Copy every line in which the string "from" occurs.

>> Start

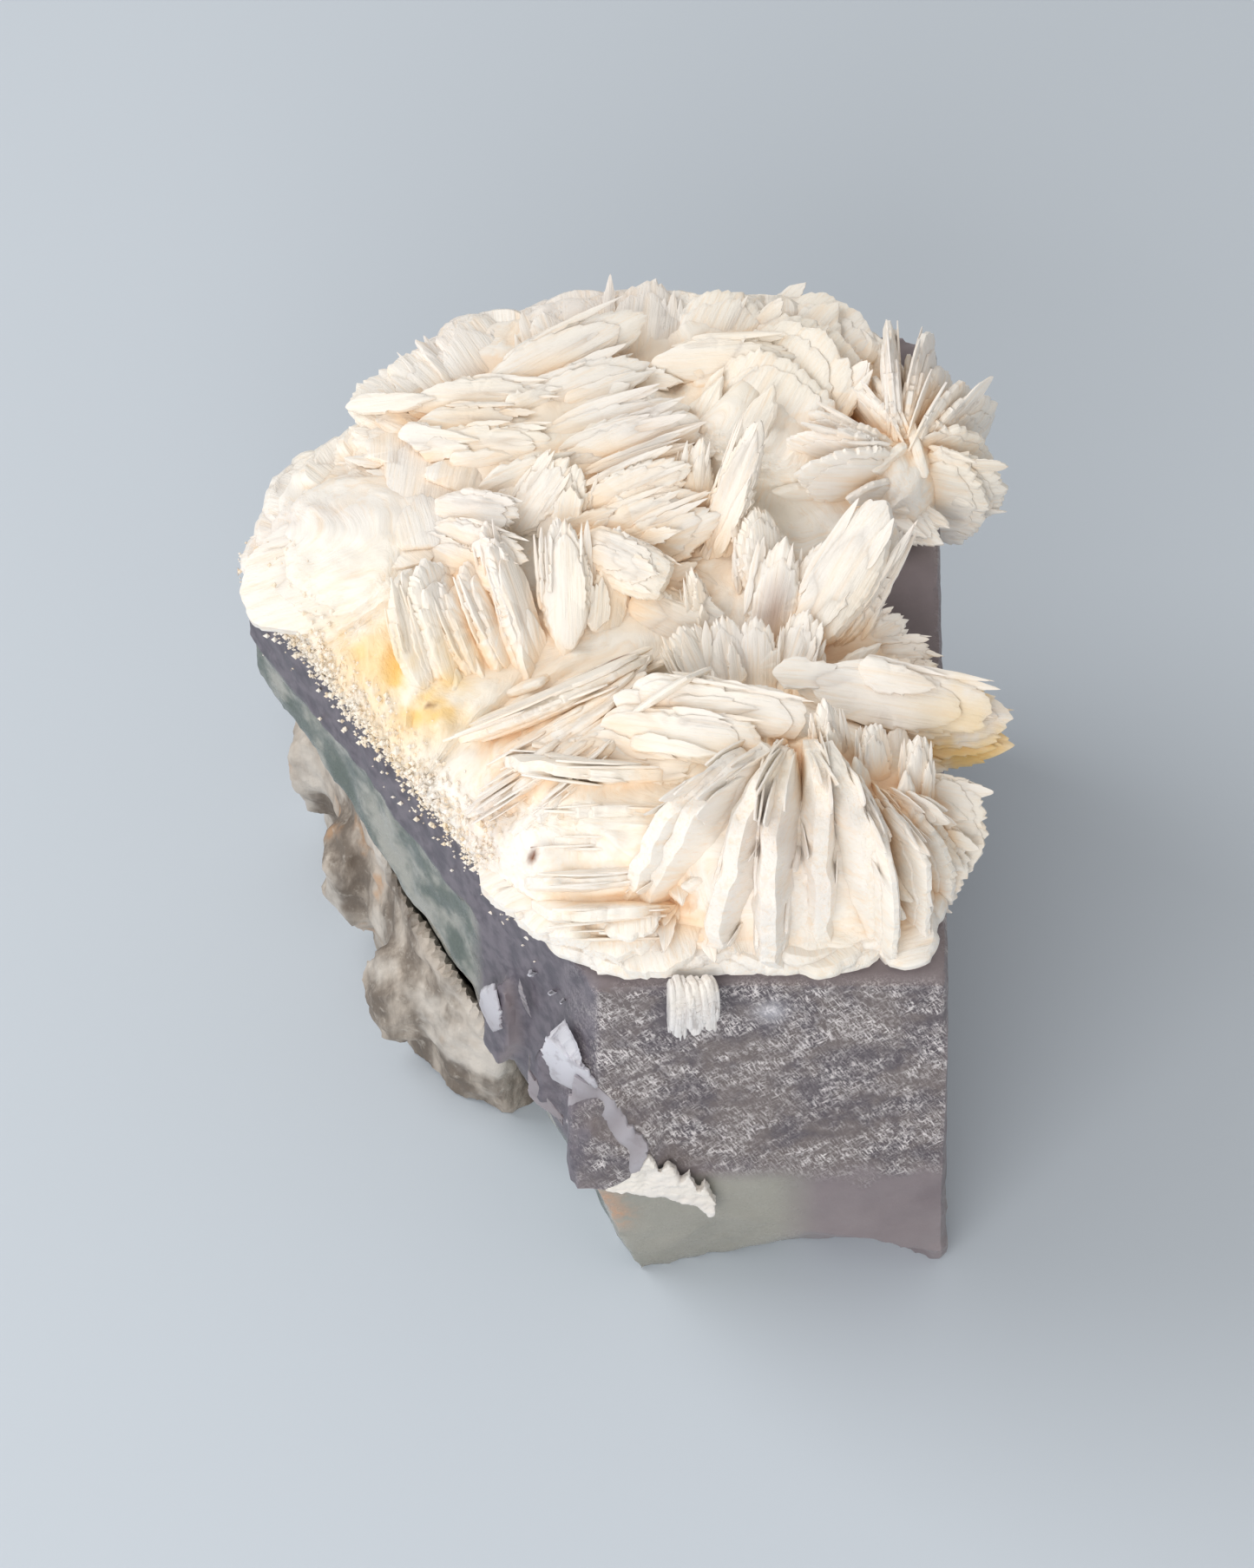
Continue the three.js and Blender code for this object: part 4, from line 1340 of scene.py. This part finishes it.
def fluorite_finish():
    made = Finish("etched_fluorite")
    place = made.place()
    cloud = made.noise(place, 95, 4)
    patch = made.noise(place, 260, 4, 0.6)
    fine = made.noise(place, 900, 5, 0.65)
    speck = made.noise(place, 3800, 3, 0.6)
    falling, crossing, rising = (
        made.stretched(made.stretched(place, (1, 1, 1), (0, tilt, 0)), scale)
        for tilt, scale in ((27, (1, 1, 0.2)), (-48, (1, 1, 0.25)), (37, (0.6, 1, 1)))
    )
    strokes = made.noise(falling, 7000, 5, 0.7, 0.5)
    nicks = made.noise(crossing, 6400, 5, 0.7, 0.5)
    banks = made.noise(rising, 420, 5, 0.65, 0.6)
    net = made.sum("MAXIMUM", made.span(strokes, 0.49, 0.57), made.span(nicks, 0.51, 0.6))
    net = made.sum("MULTIPLY", net, made.span(banks, 0.38, 0.56, 0.15, 1))
    worn = made.noise(place, 480, 5, 0.72, 1.4)
    net = made.sum("MULTIPLY", net, made.span(worn, 0.4, 0.58, 0.3, 1))
    net = made.sum("MULTIPLY", net, made.attribute("frost"))
    clouded = made.span(cloud, 0.3, 0.7)
    base = made.mix(clouded, rgb(0.20, 0.165, 0.178), rgb(0.29, 0.25, 0.26))
    patched = made.span(patch, 0.4, 0.6)
    etched = made.mix(patched, rgb(0.10, 0.083, 0.096), rgb(0.17, 0.14, 0.135))
    base = made.mix(made.attribute("frost"), base, etched)
    crumbly = made.span(fine, 0.35, 0.65)
    # painted shade for the left-facing broken side, over a crumbly mottle
    painted_dark_shade = made.mix(crumbly, rgb(0.075, 0.064, 0.085), rgb(0.175, 0.157, 0.185))
    colour = made.mix(made.attribute("broken_left_painted_shade"), base, painted_dark_shade)
    colour = made.mix(net, colour, FROST)
    pale = made.sum("MULTIPLY", made.attribute("pale"), made.span(fine, 0.3, 0.5, 0.6, 1))
    colour = made.mix(pale, colour, PALE)
    olive = made.mix(clouded, rgb(0.27, 0.265, 0.23), rgb(0.36, 0.35, 0.31))
    veiled = made.span(patch, 0.4, 0.62)
    # darker green: painted shade on the left-facing part of the glassy zone
    wedge = made.mix(veiled, rgb(0.11, 0.135, 0.12), rgb(0.36, 0.36, 0.325))
    glassy = made.attribute("glassy")
    colour = made.mix(glassy, colour, made.mix(made.attribute("broken_left_painted_shade"), olive, wedge))
    grains = made.sum("ADD", made.attribute("sugared"), made.sum("MULTIPLY", speck, 0.9))
    colour = made.mix(made.span(grains, 0.86, 1.0), colour, SUGAR)
    tinted = made.sum("MULTIPLY", made.attribute("tinted"), made.span(fine, 0.3, 0.6))
    colour = made.mix(tinted, colour, TINT)
    dull = made.span(fine, 0.3, 0.7, 0.3, 0.55)
    made.set(
        Base_Color=colour,
        Roughness=made.sum("SUBTRACT", dull, made.sum("MULTIPLY", glassy, 0.18)),
        Subsurface_Weight=0.25,
        Subsurface_Radius=(1.0, 0.85, 0.95),
        Subsurface_Scale=1.2 * METRES,
        Normal=made.bump(net, 0.5, 0.12, made.bump(fine, 0.4, 0.14)),
    )
    return made


FLUORITE = fluorite_finish()
SHARP = 30  # degrees between faces from which an edge of the fluorite is drawn sharp
OF_CRYSTAL = ("fluorite", "fluorite_crystal")
make_piece(
    "etched_crystal", crystal, crystal_faces, FLUORITE, *OF_CRYSTAL, crystal_values, SHARP
)

# %% [markdown]
# ## Cleavage flakes
# Fluorite splits along flat planes. Where the front left corner broke away, thin flakes still lie
# on it, some pale because they have lifted, one large and rippled like a shell. Each is one plate
# laid on the broken face, and where it would stand off the face it is bent back until it lies
# close to it.

# %% Cleavage flakes
skin = KDTree(len(crystal))
for k, point in enumerate(crystal):
    skin.insert(point, k)
skin.balance()
LIFT = 0.45  # mm, the most that a flake stands off the crystal
RIPPLE_HEIGHT = 0.07  # mm
MANY_RIPPLES, FEW_RIPPLES = 26, 5  # radians of ripple over a large and a small flake


def laid_down(points):
    """The points of a flake, bent back where they stand off the crystal by more than LIFT."""
    found = [skin.find(point) for point in points]
    nearest = np.array([index for _, index, _ in found])
    height = ((points - crystal[nearest]) * crystal_normals[nearest]).sum(1)
    return points - crystal_normals[nearest] * np.clip(height - LIFT, 0, None)[:, None]


SHELL = plate_pattern(96, np.linspace(0.1, 1, 10))
FLAKES = [  # middle, way it faces, turn in its own plane, length, width, thickness, paleness
    ((-9.1, -17.8, 20.3), (-0.81, -0.58, 0), 8, 6.4, 3.8, 0.3, 0.75),
    ((-3.85, -24.55, 23.2), (-0.47, -0.88, 0), -16, 7.6, 4.6, 0.36, 1.0),
    ((-1.3, -25.65, 17.0), (-0.2, -0.98, 0), -20, 12.5, 6.6, 0.6, 0.4),
    ((-6.0, -23.2, 18.4), (-0.55, -0.83, 0), -30, 7.5, 2.6, 0.3, 0.2),
    ((-7.2, -20.3, 24.0), (-0.8, -0.6, 0), -24, 4.0, 1.2, 0.3, 0.3),
    ((-6.3, -20.1, 27.4), (-0.8, -0.6, 0), 40, 1.6, 0.4, 0.4, 1.0),
    ((-5.0, -21.8, 27.6), (-0.8, -0.6, 0), 48, 1.2, 0.35, 0.4, 1.0),
    ((-4.2, -22.8, 28.0), (-0.8, -0.6, 0), 44, 0.9, 0.3, 0.4, 0.9),
]
flakes = Growth()
paleness = []
for k, (middle, way, turn, length, width, thick, pale) in enumerate(FLAKES):
    facing = np.array(way, float) / np.linalg.norm(way)
    level = np.cross((0, 0, 1), facing)
    level = level / np.linalg.norm(level)
    upright = np.cross(facing, level)
    angle = math.radians(turn)
    along = upright * math.cos(angle) + level * math.sin(angle)
    corners = shard((length, width), np.random.default_rng(60 + k))
    axes = (along, np.cross(facing, along), facing)
    points, places, roots = plate(
        SHELL, axes, np.array(middle), corners, thick, 80 + k, 0.5, 0.0
    )
    ripples = MANY_RIPPLES if length > 10 else FEW_RIPPLES
    ripple = np.hypot(places[:, 0] / length - 0.5, places[:, 1] / width) * ripples
    laid = laid_down(points) + np.outer(RIPPLE_HEIGHT * np.sin(ripple), facing)
    flakes.add(SHELL, (laid, places, roots))
    paleness.append(pale * (0.8 + 0.2 * np.sin(ripple)))
flakes = flakes.arrays()
calm = np.zeros(len(flakes["points"]))
values = {name: calm for name in crystal_values}
values["pale"] = np.concatenate(paleness)
make_piece(
    "cleavage_flakes", flakes["points"], flakes["faces"], FLUORITE, *OF_CRYSTAL, values, SHARP
)

# %% [markdown]
# ## Sugar along the edge
# Where the crust meets the broken left side it breaks up into loose cream grains that stick to
# the fluorite below and to the crust above. Each grain is a tiny eight-sided lump, thick along
# the edge and thin away from it.

# %% Sugar grains
rng = np.random.default_rng(77)
LEFT_FACE = (0.8, 0.6, 0)  # points inward from the broken left face
LEFT_REACH = 16.8  # mm from the middle of the specimen to that face


def sprinkled(points, chance, count):
    """Middles of grains strewn over a skin, more of them where the chance is high."""
    chosen = rng.choice(len(points), count, p=chance / chance.sum())
    return points[chosen] + rng.normal(0, 0.25, (count, 3))


on_crystal = crystal_values["sugared"] * np.exp(-np.clip(below_top, 0, 40) / 1.5)
on_crystal = on_crystal * (x < -6) * (y < 8)
inward = np.clip(LEFT_REACH + mass_points @ LEFT_FACE, 0, 20)
on_crust = np.exp(-inward / 0.45) * (mass_points[:, 1] < 7) * (mass_points[:, 1] > -17)
BELOW, ABOVE = 4600, 2000  # grains on the crystal and on the crust
strewn = [sprinkled(crystal, on_crystal, BELOW), sprinkled(mass_points, on_crust, ABOVE)]
middles = np.concatenate(strewn)
GRAINS = len(middles)
OCTAHEDRON = np.array([(1, 0, 0), (-1, 0, 0), (0, 1, 0), (0, -1, 0), (0, 0, 1), (0, 0, -1)])
UPPER_SIDES = [(0, 2, 4), (2, 1, 4), (1, 3, 4), (3, 0, 4)]
LOWER_SIDES = [(2, 0, 5), (1, 2, 5), (3, 1, 5), (0, 3, 5)]
SIDES = np.array(UPPER_SIDES + LOWER_SIDES)
reach = 0.07 + 0.22 * rng.random((GRAINS, 1, 1)) ** 2
stretch = rng.uniform(0.6, 1.3, (GRAINS, 6, 3))
grain_points = (middles[:, None] + OCTAHEDRON * reach * stretch).reshape(-1, 3)
grain_faces = (SIDES + np.arange(GRAINS)[:, None, None] * 6).reshape(-1, 3)
# each grain gets a random share of painted root and crevice shade, and of stain
shade = np.repeat(rng.random(GRAINS), 6)
values = barite_values(grain_points, shade * 0.6, shade * 0.4, shade * 0.3)
make_piece("edge_sugar", grain_points, grain_faces, BARITE, "barite", "barite_rosettes", values)

# %% [markdown]
# ## The host rock
# Tan and white vein rock clings to the lower left. It broke with no flat faces, so its skin is
# pushed in and out at several sizes, from knobs as big as a pea down to grains. Close to the
# crystal it is pushed outward, because the rock has grown onto the crystal and leaves no gap.

# %% Host rock
ROCK_VOXEL = 0.36  # mm
GROWN_ON = 0.45  # mm by which the rock is pushed toward the crystal
rock_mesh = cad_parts["host_rock"].data.copy()
rock, rock_normals, rock_faces = remeshed_mesh(rock_mesh, ROCK_VOXEL)
to_crystal = np.array([skin.find(point)[2] for point in rock])
rock_push = 0.42 * rough_field(rock, 3.4, 31, 4) + 0.16 * grain(rock, 0.8, 36) - 0.1
rock_push = rock_push + GROWN_ON * np.clip(1 - to_crystal / 2, 0, 1)
rock = rock + rock_normals * rock_push[:, None]
rock[:, 2] = np.maximum(rock[:, 2], 0)
print("rock points:", len(rock), "touching the crystal:", int((to_crystal < 1).sum()))


# %% [markdown]
# ## The rock's finish
# Dull and without gloss: grey-brown streaks, pale patches, a little rust and sand.

# %% Rock finish
def rock_finish():
    made = Finish("tan_host_rock")
    place = made.place()
    streaks = made.noise(made.stretched(place, (1, 1, 0.3)), 330, 5, 0.62)
    patches = made.noise(place, 120, 4, 0.6)
    sand = made.noise(place, 1100, 4, 0.7)
    colour = made.mix(made.span(streaks, 0.38, 0.62), rgb(0.17, 0.14, 0.115), rgb(0.50, 0.44, 0.38))
    colour = made.mix(made.span(patches, 0.5, 0.66, 0, 0.8), colour, rgb(0.66, 0.62, 0.57))
    rusty = made.span(made.noise(place, 210, 3), 0.6, 0.72, 0, 0.7)
    colour = made.mix(rusty, colour, rgb(0.48, 0.28, 0.15))
    colour = made.mix(made.span(sand, 0.55, 0.75, 0, 0.4), colour, rgb(0.72, 0.68, 0.62))
    made.set(
        Base_Color=colour,
        Roughness=made.span(sand, 0.3, 0.7, 0.7, 0.9),
        Normal=made.bump(sand, 0.6, 0.25),
    )
    return made


ROCK = rock_finish()
make_piece("host_rock_skin", rock, rock_faces, ROCK, "host_rock", "host_rock", None, 50)

# %% [markdown]
# ## Last look
# The finished specimen must stay the size of its solid model, so every piece is clipped to its box
# as it is made; here the triangles of all the pieces are counted.

# %% Triangles and the end
print("triangles in all:", sum(TRIANGLES.values()))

>> End

Worked solution
Continue the three.js and Blender code for this object: part 4, from line 1340 of scene.py. This part finishes it.
SHARP = 30  # degrees between faces from which an edge of the fluorite is drawn sharp
# the edge and thin away from it.
LEFT_FACE = (0.8, 0.6, 0)  # points inward from the broken left face
LEFT_REACH = 16.8  # mm from the middle of the specimen to that face
# pushed in and out at several sizes, from knobs as big as a pea down to grains. Close to the